— Start Available data —

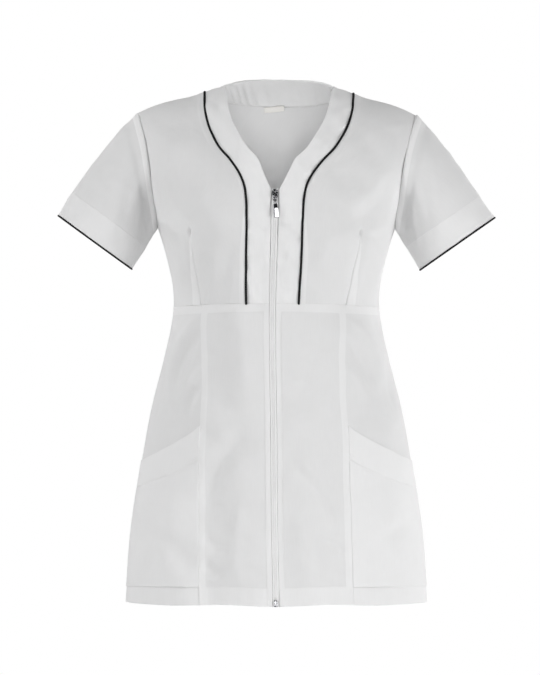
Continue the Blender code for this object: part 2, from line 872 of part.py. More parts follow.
def make_slider(seat):
    bpy.ops.mesh.primitive_cube_add(size=1)
    plate = bpy.context.object
    plate.name = "zip_slider"
    plate.data.name = "zip_slider"
    width, thickness, length = SLIDER_SIZE
    for vertex in plate.data.vertices:
        x, y, z = vertex.co
        taper = SLIDER_TAPER if z < 0 else 1
        vertex.co = (x * width * taper, y * thickness + thickness / 2 - SLIDER_FRONT, z * length)
    move_to_collection(plate)
    add_bevel(plate, SLIDER_EDGE)
    bpy.context.view_layer.update()
    arch = meshed(cord("bridge", bridge_path(), BRIDGE_RADIUS, CHROME))
    bpy.data.collections[CUTTERS].objects.link(arch)
    arch.hide_render = True
    arch.display_type = "WIRE"
    join = plate.modifiers.new("bridge", "BOOLEAN")
    join.operation = "UNION"
    join.object = arch
    plate.parent = seat
    arch.parent = seat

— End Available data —

__Stated goal__:
Each line above is to be repeated exactly.

__Exercise solution__:
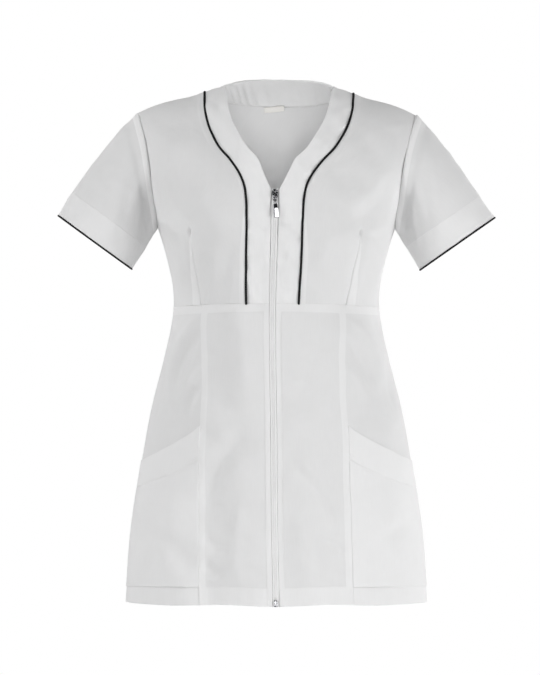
Continue the Blender code for this object: part 2, from line 872 of part.py. More parts follow.
def make_slider(seat):
    bpy.ops.mesh.primitive_cube_add(size=1)
    plate = bpy.context.object
    plate.name = "zip_slider"
    plate.data.name = "zip_slider"
    width, thickness, length = SLIDER_SIZE
    for vertex in plate.data.vertices:
        x, y, z = vertex.co
        taper = SLIDER_TAPER if z < 0 else 1
        vertex.co = (x * width * taper, y * thickness + thickness / 2 - SLIDER_FRONT, z * length)
    move_to_collection(plate)
    add_bevel(plate, SLIDER_EDGE)
    bpy.context.view_layer.update()
    arch = meshed(cord("bridge", bridge_path(), BRIDGE_RADIUS, CHROME))
    bpy.data.collections[CUTTERS].objects.link(arch)
    arch.hide_render = True
    arch.display_type = "WIRE"
    join = plate.modifiers.new("bridge", "BOOLEAN")
    join.operation = "UNION"
    join.object = arch
    plate.parent = seat
    arch.parent = seat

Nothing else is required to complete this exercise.